- _STATED PROBLEM_
Nothing should be output except the lines from the one containing "---- the nodes" through the one containing "cad_parts[node].hide_render = cad_parts[node].hide_viewport", both ends included, each repeated exactly.

- _MATERIAL FOR THE TASK_

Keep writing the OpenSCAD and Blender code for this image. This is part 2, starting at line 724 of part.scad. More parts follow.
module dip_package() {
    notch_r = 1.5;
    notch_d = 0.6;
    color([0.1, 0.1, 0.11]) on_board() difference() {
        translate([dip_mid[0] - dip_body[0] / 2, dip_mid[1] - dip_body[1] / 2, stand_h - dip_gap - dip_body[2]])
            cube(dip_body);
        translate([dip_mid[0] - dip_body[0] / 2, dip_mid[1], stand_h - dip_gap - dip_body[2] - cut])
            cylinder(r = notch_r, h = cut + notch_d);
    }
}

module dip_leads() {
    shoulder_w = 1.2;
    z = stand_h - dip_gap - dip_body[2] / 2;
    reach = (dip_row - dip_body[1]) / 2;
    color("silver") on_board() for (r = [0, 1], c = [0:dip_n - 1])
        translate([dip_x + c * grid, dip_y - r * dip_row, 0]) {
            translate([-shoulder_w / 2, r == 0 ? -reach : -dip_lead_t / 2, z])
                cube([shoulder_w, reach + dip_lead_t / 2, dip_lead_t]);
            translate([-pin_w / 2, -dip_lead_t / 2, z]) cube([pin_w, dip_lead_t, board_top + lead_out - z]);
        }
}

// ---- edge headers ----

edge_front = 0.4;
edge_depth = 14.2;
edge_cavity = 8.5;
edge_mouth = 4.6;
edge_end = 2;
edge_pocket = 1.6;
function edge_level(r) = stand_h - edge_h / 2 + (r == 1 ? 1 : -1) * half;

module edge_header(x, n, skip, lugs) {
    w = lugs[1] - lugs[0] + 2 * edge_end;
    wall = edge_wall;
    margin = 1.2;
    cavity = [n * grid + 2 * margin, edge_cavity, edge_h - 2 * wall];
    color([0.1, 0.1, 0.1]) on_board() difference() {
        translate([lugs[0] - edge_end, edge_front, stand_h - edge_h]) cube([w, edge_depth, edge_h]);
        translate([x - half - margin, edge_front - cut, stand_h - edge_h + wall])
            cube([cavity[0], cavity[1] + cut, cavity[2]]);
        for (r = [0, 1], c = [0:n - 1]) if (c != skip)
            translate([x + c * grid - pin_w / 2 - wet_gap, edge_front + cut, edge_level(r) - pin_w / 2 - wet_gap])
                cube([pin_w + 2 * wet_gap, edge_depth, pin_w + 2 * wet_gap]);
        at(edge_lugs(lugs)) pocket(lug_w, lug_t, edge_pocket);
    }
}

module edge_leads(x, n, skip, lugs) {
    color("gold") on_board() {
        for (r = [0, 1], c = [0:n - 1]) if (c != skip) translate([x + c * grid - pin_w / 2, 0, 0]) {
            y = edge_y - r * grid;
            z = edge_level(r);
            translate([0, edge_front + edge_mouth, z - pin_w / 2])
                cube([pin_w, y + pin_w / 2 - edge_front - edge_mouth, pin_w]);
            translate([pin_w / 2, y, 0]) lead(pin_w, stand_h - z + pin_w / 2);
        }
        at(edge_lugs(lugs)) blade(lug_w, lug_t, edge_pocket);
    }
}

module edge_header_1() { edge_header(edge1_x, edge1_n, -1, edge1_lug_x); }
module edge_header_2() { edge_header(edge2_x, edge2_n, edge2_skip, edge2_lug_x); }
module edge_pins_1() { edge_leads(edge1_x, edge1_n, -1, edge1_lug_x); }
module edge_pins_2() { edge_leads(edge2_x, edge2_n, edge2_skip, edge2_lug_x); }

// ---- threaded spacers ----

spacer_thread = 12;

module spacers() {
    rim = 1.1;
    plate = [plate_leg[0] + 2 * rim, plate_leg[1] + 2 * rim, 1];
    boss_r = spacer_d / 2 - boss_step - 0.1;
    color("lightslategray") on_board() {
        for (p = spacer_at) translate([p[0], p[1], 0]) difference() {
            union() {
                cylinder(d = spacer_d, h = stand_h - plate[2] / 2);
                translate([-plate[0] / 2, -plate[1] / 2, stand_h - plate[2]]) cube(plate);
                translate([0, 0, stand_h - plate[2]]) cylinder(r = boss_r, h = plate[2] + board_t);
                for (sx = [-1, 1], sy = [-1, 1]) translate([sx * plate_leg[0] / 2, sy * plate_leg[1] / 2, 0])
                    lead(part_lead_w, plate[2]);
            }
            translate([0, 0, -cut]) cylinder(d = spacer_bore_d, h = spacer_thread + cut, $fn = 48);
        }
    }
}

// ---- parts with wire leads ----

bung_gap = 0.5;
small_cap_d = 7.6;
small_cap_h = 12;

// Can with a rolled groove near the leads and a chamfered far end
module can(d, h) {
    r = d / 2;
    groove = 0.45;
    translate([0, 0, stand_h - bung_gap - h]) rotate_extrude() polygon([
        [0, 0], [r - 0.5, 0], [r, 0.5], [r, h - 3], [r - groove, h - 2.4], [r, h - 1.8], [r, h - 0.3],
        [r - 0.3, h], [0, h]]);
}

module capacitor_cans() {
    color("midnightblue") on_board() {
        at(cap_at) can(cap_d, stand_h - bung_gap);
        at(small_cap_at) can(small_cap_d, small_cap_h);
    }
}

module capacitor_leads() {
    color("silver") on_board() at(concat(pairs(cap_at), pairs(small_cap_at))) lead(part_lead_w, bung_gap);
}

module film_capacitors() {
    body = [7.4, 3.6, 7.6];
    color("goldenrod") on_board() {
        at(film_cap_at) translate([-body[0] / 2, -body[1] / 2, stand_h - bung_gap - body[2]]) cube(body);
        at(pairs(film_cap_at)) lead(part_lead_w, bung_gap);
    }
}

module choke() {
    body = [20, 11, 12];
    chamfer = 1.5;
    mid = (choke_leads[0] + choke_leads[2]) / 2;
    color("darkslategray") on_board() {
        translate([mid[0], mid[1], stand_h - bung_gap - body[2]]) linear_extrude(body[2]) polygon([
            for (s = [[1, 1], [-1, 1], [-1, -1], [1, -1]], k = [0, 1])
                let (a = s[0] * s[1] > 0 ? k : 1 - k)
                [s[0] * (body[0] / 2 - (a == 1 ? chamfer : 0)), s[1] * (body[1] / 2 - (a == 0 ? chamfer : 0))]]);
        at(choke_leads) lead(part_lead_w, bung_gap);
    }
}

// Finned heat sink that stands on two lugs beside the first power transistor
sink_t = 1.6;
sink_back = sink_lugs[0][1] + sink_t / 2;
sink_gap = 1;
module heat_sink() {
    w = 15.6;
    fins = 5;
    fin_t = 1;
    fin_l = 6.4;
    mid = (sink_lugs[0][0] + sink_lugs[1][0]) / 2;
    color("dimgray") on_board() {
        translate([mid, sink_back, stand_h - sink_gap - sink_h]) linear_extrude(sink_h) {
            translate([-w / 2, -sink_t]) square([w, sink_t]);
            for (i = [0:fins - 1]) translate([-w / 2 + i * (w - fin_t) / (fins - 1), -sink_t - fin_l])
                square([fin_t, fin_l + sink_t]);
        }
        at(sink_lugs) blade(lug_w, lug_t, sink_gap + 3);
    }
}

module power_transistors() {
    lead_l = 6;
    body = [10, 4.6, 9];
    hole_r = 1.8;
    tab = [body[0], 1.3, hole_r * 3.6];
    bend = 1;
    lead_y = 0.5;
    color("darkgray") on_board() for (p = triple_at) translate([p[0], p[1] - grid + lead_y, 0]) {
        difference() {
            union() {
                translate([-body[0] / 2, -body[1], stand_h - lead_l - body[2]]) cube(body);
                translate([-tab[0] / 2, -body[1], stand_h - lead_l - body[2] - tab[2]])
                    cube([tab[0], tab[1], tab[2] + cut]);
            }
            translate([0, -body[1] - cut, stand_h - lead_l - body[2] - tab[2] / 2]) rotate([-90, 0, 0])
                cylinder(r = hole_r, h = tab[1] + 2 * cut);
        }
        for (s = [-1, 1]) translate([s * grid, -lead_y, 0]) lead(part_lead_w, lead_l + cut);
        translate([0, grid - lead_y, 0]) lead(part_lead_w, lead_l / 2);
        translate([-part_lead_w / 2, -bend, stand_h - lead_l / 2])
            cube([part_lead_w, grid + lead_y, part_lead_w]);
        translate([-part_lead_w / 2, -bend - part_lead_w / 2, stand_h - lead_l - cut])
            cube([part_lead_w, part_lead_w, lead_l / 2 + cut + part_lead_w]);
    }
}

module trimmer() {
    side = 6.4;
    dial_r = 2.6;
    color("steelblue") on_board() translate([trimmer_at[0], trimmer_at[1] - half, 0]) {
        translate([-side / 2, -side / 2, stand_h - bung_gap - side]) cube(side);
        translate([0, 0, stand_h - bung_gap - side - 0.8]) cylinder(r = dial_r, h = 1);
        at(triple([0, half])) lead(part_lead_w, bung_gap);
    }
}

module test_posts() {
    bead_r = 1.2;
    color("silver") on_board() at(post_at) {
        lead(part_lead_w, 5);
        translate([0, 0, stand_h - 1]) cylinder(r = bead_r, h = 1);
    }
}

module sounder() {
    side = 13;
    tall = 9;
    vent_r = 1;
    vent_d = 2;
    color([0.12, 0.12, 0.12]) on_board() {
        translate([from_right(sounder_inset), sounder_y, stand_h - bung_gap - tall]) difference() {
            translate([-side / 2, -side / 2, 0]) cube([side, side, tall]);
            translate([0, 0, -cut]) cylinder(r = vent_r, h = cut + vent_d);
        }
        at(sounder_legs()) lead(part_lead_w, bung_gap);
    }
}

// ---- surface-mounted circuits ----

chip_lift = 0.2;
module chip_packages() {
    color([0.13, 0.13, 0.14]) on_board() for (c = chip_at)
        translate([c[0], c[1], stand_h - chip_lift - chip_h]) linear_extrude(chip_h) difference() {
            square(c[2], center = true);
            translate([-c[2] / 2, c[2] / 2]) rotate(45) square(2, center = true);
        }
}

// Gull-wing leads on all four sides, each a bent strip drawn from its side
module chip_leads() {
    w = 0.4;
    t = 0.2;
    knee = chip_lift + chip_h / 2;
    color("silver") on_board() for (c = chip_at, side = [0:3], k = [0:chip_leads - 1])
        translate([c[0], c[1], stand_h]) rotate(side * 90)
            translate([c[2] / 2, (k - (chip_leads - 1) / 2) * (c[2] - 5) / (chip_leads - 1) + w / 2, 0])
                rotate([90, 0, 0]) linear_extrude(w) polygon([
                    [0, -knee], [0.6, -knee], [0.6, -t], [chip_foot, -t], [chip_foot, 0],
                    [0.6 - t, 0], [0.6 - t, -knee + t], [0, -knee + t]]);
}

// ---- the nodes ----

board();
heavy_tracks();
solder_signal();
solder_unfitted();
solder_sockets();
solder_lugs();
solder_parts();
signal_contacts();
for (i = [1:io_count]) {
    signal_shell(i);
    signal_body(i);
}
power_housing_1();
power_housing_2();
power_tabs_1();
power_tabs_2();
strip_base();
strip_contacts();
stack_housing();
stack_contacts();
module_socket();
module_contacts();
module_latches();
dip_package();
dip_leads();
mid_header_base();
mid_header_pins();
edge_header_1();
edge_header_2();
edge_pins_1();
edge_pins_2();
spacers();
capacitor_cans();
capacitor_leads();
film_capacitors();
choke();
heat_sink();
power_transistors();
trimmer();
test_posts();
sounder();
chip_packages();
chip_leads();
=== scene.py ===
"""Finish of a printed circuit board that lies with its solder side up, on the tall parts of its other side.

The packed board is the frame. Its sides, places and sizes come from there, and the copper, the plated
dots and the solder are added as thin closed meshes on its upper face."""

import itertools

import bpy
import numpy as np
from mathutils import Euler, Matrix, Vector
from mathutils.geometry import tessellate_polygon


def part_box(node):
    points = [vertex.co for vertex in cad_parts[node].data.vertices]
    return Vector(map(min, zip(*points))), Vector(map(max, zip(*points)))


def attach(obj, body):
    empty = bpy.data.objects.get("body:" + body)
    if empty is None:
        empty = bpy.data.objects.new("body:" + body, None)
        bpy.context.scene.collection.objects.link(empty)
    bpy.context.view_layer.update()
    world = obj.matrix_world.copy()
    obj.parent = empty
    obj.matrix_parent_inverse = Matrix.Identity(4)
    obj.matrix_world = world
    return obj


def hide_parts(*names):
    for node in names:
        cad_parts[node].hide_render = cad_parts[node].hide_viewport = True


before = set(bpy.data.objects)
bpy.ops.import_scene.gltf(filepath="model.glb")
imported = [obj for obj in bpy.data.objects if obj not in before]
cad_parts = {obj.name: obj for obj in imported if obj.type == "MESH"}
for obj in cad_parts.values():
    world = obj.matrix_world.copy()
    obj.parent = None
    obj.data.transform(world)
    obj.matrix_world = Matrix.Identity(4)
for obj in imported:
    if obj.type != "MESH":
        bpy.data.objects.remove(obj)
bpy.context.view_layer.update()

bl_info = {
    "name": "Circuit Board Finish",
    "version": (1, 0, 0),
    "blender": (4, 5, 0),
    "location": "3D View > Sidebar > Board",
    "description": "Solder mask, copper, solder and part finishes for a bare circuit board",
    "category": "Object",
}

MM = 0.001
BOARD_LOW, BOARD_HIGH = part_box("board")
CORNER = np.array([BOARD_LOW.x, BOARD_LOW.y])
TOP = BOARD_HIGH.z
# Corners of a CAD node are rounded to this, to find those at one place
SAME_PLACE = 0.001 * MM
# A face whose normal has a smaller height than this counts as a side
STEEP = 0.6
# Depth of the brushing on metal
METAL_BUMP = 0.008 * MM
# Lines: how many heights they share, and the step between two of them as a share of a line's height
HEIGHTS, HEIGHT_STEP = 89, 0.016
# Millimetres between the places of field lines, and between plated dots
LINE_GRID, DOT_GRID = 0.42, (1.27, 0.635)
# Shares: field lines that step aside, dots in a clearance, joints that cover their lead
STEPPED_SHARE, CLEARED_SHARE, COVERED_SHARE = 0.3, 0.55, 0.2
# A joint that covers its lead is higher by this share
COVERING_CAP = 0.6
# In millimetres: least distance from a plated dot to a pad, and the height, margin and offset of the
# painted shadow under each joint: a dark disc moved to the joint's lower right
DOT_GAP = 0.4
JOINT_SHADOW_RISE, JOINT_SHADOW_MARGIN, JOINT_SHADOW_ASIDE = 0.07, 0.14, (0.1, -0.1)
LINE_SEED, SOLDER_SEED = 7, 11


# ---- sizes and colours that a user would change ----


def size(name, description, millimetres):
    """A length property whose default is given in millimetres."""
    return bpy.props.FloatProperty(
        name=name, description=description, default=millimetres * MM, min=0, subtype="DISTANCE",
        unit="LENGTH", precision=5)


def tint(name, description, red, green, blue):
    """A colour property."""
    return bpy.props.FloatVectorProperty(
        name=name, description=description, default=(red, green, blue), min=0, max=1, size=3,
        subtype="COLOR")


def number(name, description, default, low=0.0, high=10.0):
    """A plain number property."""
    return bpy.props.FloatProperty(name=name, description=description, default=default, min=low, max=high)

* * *

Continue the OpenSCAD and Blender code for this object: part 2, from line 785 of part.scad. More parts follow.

- _IN RESPONSE_
// ---- the nodes ----

board();
heavy_tracks();
solder_signal();
solder_unfitted();
solder_sockets();
solder_lugs();
solder_parts();
signal_contacts();
for (i = [1:io_count]) {
    signal_shell(i);
    signal_body(i);
}
power_housing_1();
power_housing_2();
power_tabs_1();
power_tabs_2();
strip_base();
strip_contacts();
stack_housing();
stack_contacts();
module_socket();
module_contacts();
module_latches();
dip_package();
dip_leads();
mid_header_base();
mid_header_pins();
edge_header_1();
edge_header_2();
edge_pins_1();
edge_pins_2();
spacers();
capacitor_cans();
capacitor_leads();
film_capacitors();
choke();
heat_sink();
power_transistors();
trimmer();
test_posts();
sounder();
chip_packages();
chip_leads();
=== scene.py ===
"""Finish of a printed circuit board that lies with its solder side up, on the tall parts of its other side.

The packed board is the frame. Its sides, places and sizes come from there, and the copper, the plated
dots and the solder are added as thin closed meshes on its upper face."""

import itertools

import bpy
import numpy as np
from mathutils import Euler, Matrix, Vector
from mathutils.geometry import tessellate_polygon


def part_box(node):
    points = [vertex.co for vertex in cad_parts[node].data.vertices]
    return Vector(map(min, zip(*points))), Vector(map(max, zip(*points)))


def attach(obj, body):
    empty = bpy.data.objects.get("body:" + body)
    if empty is None:
        empty = bpy.data.objects.new("body:" + body, None)
        bpy.context.scene.collection.objects.link(empty)
    bpy.context.view_layer.update()
    world = obj.matrix_world.copy()
    obj.parent = empty
    obj.matrix_parent_inverse = Matrix.Identity(4)
    obj.matrix_world = world
    return obj


def hide_parts(*names):
    for node in names:
        cad_parts[node].hide_render = cad_parts[node].hide_viewport = True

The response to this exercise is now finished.